This overengineered and expensive scheme will ruin 133 acres of Greenbelt.
The scheme could destroy up to 4000 trees, a fact hidden by the reference in the proposal to ‘groups of trees’ being removed.
The proposed 60 metre bridge over the ‘channel’ in Willow Walk will destroy over one third of the Walk. Monks' Causeway to the Fishes will be no more. Is this bridge the precursor for a road?
The Botley Road warehouses were allowed because of the tree cover to the view from North Hinksey Lane. These trees will now be removed.

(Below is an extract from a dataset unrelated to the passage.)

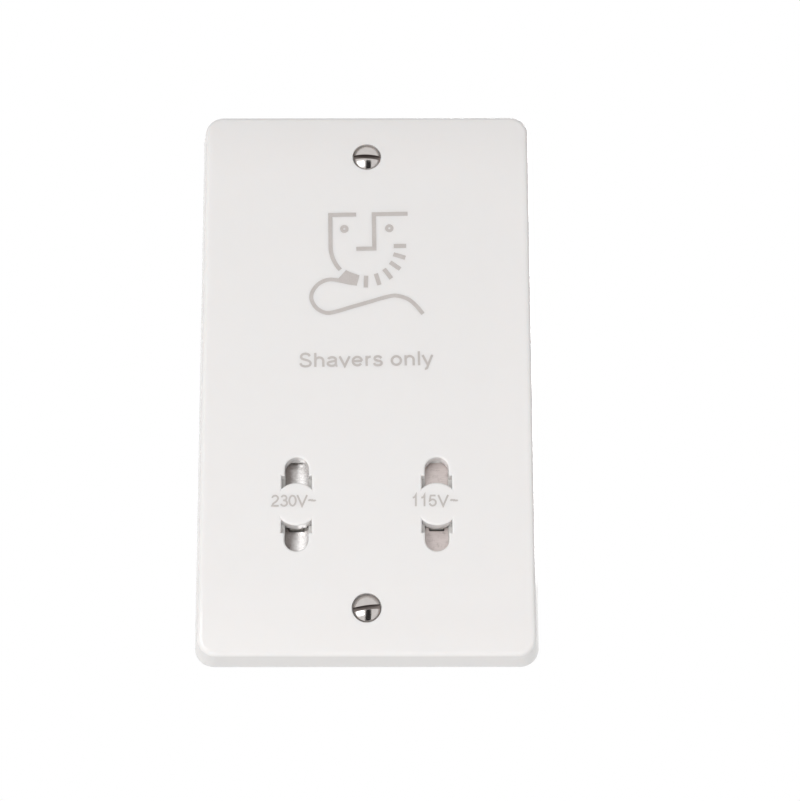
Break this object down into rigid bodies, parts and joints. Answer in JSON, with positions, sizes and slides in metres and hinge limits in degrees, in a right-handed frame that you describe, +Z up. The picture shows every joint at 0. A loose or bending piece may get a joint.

The Seacourt Stream will be damaged where the new ‘channel’ takes the flow away. It will have the potential to become a weed choked and rat infested ditch running behind gardens and the garden of the Fishes pub.
500,000 tons of gravel and sand are planned for extraction and removal along the single track entry point for cyclists, pedestrians and cars for the rugby, archery and tennis clubs through North Hinksey Village. At 25 tons a truck that is 40,000 journeys there and back.
Planning Blight has already removed the highly successful “Old Manor House Riding School” whose stables have been pulled down and become a housing estate.The scheme’s lack of maintenance beyond five years means that the whole area which has been successfully grazed by horses and other large animals for centuries maintaining the biodiversity will become a waste land. The solid soil base will be removed and fences will not be allowed so no animals can be grazed.
Oxfordshire County Council and Oxford City Council have obtained a £6 million Housing Infrastructure grant for the Osney Industrial Estate redevelopment. The flood alleviation scheme being paid for by tax payers is enabling Third Party Land development at Osney Industrial Estate which is not what the Water Industry Act was set up to do. Has this scheme been designed to enable Oxford University to develop land they own into student housing and a new Engineering Department?
We risk being called Nimby’s. However we local residents have lived in the area for years and know and feel responsible for the environment we have cared for, better than people working on maps and computers elsewhere. We stand for ‘local control of the local environment’.